1993, PMDI dossier 6.1.2a). This study was carried out over 112 days, at a loading of 10,000 mg PMDI/L. MDI was detected neither in the water (detection limit 0.005 mg/L) nor in fish (detection limit 0.51 mg/kg). A numeric BCF can not be calculated from these non-detects, but clearly these results show in a practical way that MDI does not accumulate in fish . Likewise, also other isocyanates, including TDI, are not considered to significantly accumulate in aquatic organisms.

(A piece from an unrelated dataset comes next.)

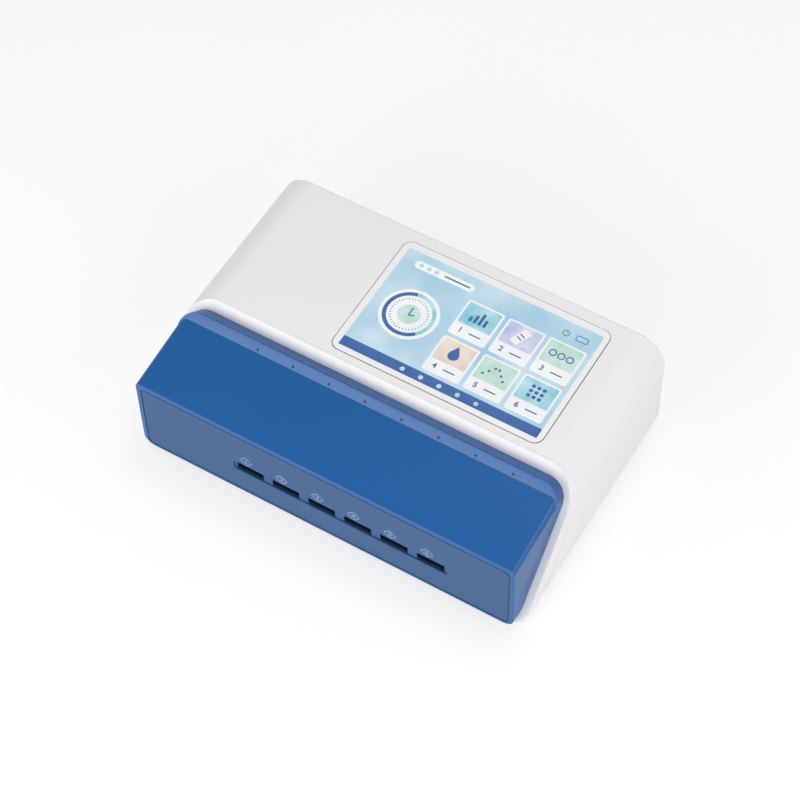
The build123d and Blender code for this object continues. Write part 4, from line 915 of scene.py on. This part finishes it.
glassPrint = dict(edge=0.35, corner=6.6, holeCorner=0.6, over=0.2, ink=0.02, inkUnder=0.01)


def makeBorder(v):
    # White print on the glass, from its edge to the lit area.
    middle = ((glassLow.x + glassHigh.x) / 2, (glassLow.y + glassHigh.y) / 2)
    wide, deep = (glassHigh.x - glassLow.x) / mm, (glassHigh.y - glassLow.y) / mm
    mesh = bmesh.new()
    outer = roundedBox(wide - 2 * v["edge"], deep - 2 * v["edge"], v["corner"])
    inner = roundedBox(display["wide"] + v["over"], display["high"] + v["over"], v["holeCorner"])
    ring(mesh, outer, inner, -v["inkUnder"], v["ink"],
         lambda a, b, c: Vector((middle[0] + a * mm, middle[1] + b * mm, glassHigh.z + c * mm)))
    piece = finishMesh("display_glass_print", mesh, made["borderWhite"])


makeDisplay(display)
makeBorder(glassPrint)
print("display made")


# Floor, world and lamps

studio = dict(floorColour=0.9, floorGlow=1.04, floorShare=0.62, overhead=0.30, horizon=0.66, size=4.0)


def makeFloor(v):
    bpy.ops.mesh.primitive_plane_add(size=v["size"])
    floor = bpy.context.object
    floor.name = "floor"
    mat, tree = newMaterial("floorPaper")
    link = tree.links.new
    out = addNode(tree, "ShaderNodeOutputMaterial")
    paper = addNode(tree, "ShaderNodeBsdfDiffuse", {0: (v["floorColour"],) * 3 + (1,)})
    glow = addNode(tree, "ShaderNodeEmission", {1: v["floorGlow"]})
    ray = addNode(tree, "ShaderNodeLightPath")
    seen = addNode(tree, "ShaderNodeMath", operation="MAXIMUM")
    link(ray.outputs["Is Camera Ray"], seen.inputs[0])
    link(ray.outputs["Is Glossy Ray"], seen.inputs[1])
    more = addNode(tree, "ShaderNodeMath", operation="MAXIMUM")
    link(seen.outputs[0], more.inputs[0])
    link(ray.outputs["Is Transmission Ray"], more.inputs[1])
    share = addNode(tree, "ShaderNodeMath", {1: v["floorShare"]}, operation="MULTIPLY")
    link(more.outputs[0], share.inputs[0])
    mix = addNode(tree, "ShaderNodeMixShader")
    link(share.outputs[0], mix.inputs[0])
    link(paper.outputs[0], mix.inputs[1])
    link(glow.outputs[0], mix.inputs[2])
    link(mix.outputs[0], out.inputs[0])
    floor.data.materials.append(mat)


def makeWorld(v):
    # Brighter at the horizon than overhead, and plain white to the camera.
    world = bpy.data.worlds.new("studio")
    world.use_nodes = True
    tree = world.node_tree
    tree.nodes.clear()
    link = tree.links.new
    out = addNode(tree, "ShaderNodeOutputWorld")
    soft = addNode(tree, "ShaderNodeBackground")
    way = addNode(tree, "ShaderNodeTexCoord")
    parts = addNode(tree, "ShaderNodeSeparateXYZ")
    link(way.outputs["Generated"], parts.inputs[0])
    link(rangeOf(tree, parts.outputs["Z"], {"To Min": v["horizon"], "To Max": v["overhead"]}), soft.inputs[1])
    white = addNode(tree, "ShaderNodeBackground", {1: 1})
    ray = addNode(tree, "ShaderNodeLightPath")
    mix = addNode(tree, "ShaderNodeMixShader")
    link(ray.outputs["Is Camera Ray"], mix.inputs[0])
    link(soft.outputs[0], mix.inputs[1])
    link(white.outputs[0], mix.inputs[2])
    link(mix.outputs[0], out.inputs[0])
    scene.world = world


def softBox(name, place, aim, size, power, mirrored=True):
    data = bpy.data.lights.new(name, "AREA")
    data.shape = "RECTANGLE"
    data.size, data.size_y = size
    data.energy = power
    lamp = bpy.data.objects.new(name, data)
    lamp.location = place
    lamp.rotation_euler = (Vector(aim) - Vector(place)).to_track_quat("-Z", "Y").to_euler()
    lamp.visible_glossy = mirrored
    scene.collection.objects.link(lamp)


lamps = [
    ("frontBox", (-0.45, -1.35, 0.72), (0, 0, 0.05), (1.2, 0.7), 13),
    ("sideBox", (0.95, -1.15, 0.8), (0, 0, 0.05), (0.9, 0.7), 5),
    ("rightBox", (1.4, -0.1, 0.9), (0, 0, 0.05), (0.9, 0.9), 6),
    ("topBox", (0.1, 0.3, 1.7), (0, 0, 0.05), (0.8, 0.8), 9, False),
]
makeFloor(studio)
makeWorld(studio)
for lamp in lamps:
    softBox(*lamp)
print("studio set")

Lastly, a BCF value of 85.1 for 2,4-TDI may be estimated using the BCFBAFTM (v 3.00) model, a part of the Estimation Program Interface Suite (v.4.00, 2009) of QSAR tools (Tury, 2010). An estimated BCF value of 85.1 for 2,4-TDI suggests a low potential for bioaccumulation. This is in line with the low bioaccumulation value found in the bioaccumulation study and in the mesocosm study.

To summarise, a new bioaccumulation study is not deemed necessary due to rapid hydrolysis (resulting in unlikely exposure) of TDI. Supporting data including a mesocosm study, modelling and assessment of degradation products, all indicate no potential for significant bioaccumulation in the aquatic environment.